If we find that we have become bitter, unloving, unkind, and not at ease, we must return to the lord. Remain connected to him, and produce good fruit. We need life, we need to produce fruit–our world is hungry.

3rd S. Easter 2021: The Greatest Gift

Today’s homily is for 3rd Sunday of Easter, April 18, 2021, and the readings can be found by clicking here. The video can be viewed by clicking here.

Saint Augustine of Hippo said, “There are many kinds of alms, the giving of which helps us to obtain pardon for our sins; but none is greater than that by which we forgive from our heart a sin that someone has committed against us.” The greatest gift we can give is to forgive another from the heart. Last week was Divine Mercy Sunday, where we reflected upon the mercy of God–that out of love for us, God eases our pain. God reveals his great power not with a press or a flex, but with a release. God gives us a break. He shows us mercy.

Today’s readings from the Acts of the Apostles, to the Gospel teach us that God’s mercy is revealed in the forgiveness of sins. Forgiveness is a funny thing. We so often seek forgiveness when we wrong someone and repent, but we are often so slow to forgive when someone wrongs us. But listen, forgiveness is the defining characteristic of a Christian. 

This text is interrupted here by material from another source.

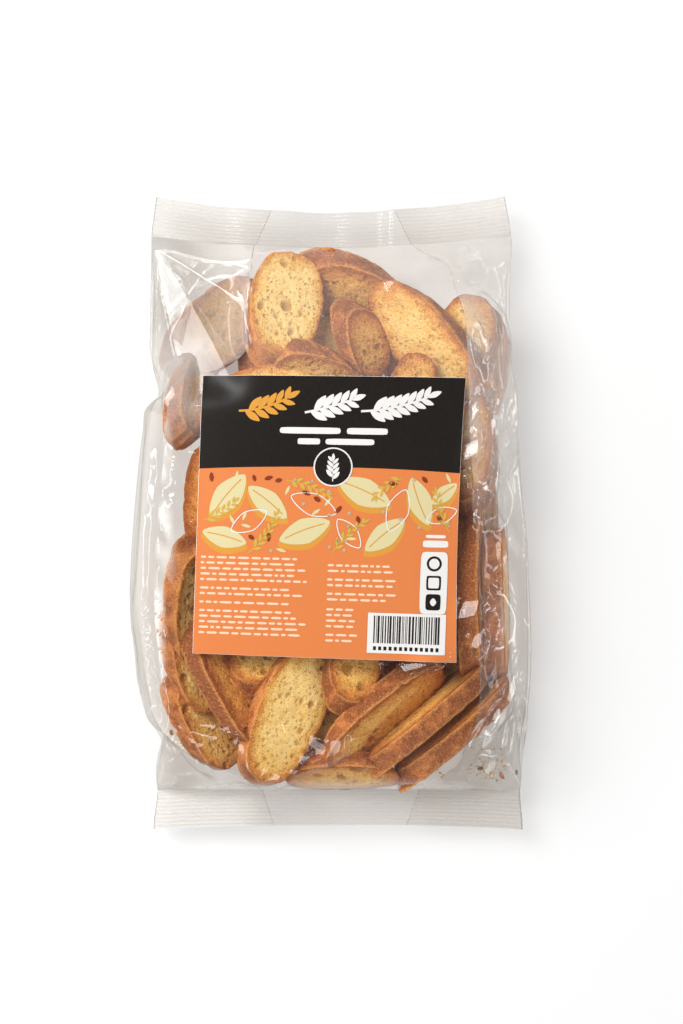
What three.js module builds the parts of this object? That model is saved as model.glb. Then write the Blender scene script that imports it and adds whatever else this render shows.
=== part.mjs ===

Peter tells those who crucified Jesus, you did wrong! You handed Jesus over to Pilate. You denied the Holy One, you killed the author of life. We witnessed these things…we know they’re true!  But repent and your sins will be wiped away. And Jesus after rising tells the apostles that repentance for the forgiveness of sins would be preached in his name. This is the Christian message: Our God is a merciful God. Our God wants to forgive any wrong we have done. Our God forgave even those who put him to death on a cross. That’s an amazing message. That’s amazing love. We are called to love. We too are called to forgive. How will anyone believe in the love and forgiveness of God if we are not willing to love and forgive. 

I think it’s easy to appreciate what God has done on our behalf, but our goal is this life is to be like Him so that we can spend eternity with him. What better way to be like Him than to forgive like him?

This is what we say in the Lord’s Prayer that Jesus taught his disciples, “forgive us our tressspasses as we forgive those who trespass against us.” We seek to be forgiven, but the degree to which we will be forgiven is the degree to which we have forgiven others. Just take a moment now. Can you think of a single person against whom you harbor a grudge? Is there a single person–even if just one–that we need to let know that we love and forgive them? 

I think families are usually the best place to start! We ALL make mistakes, we all fail, we all fall, and our merciful lord forgives us time and time again. The Gospel today teaches that we are witnesses of the love and mercy of God–but what kind of witness will we be if we can’t even forgive our family? What kind of forgiveness should we expect from God, if we are unwilling to forgive others from the heart? 

Forgiveness isn’t about what others have done to us, but is instead about who we are, and the type of person we choose to be. And we are poor Christians indeed if we are unwilling to reach out in love to reconcile with others who have harmed us…because that’s what Christians do. We end the cycle of violence. We embrace the sinner. We forgive from the fullness of the heart. We are called to be instruments and examples of the way God loves and forgives the world. 

Easy? No, of course not. But neither was the cross. And it is only through the cross that we can rise with him. Forgive today, and rise up with Him. Happy Easter.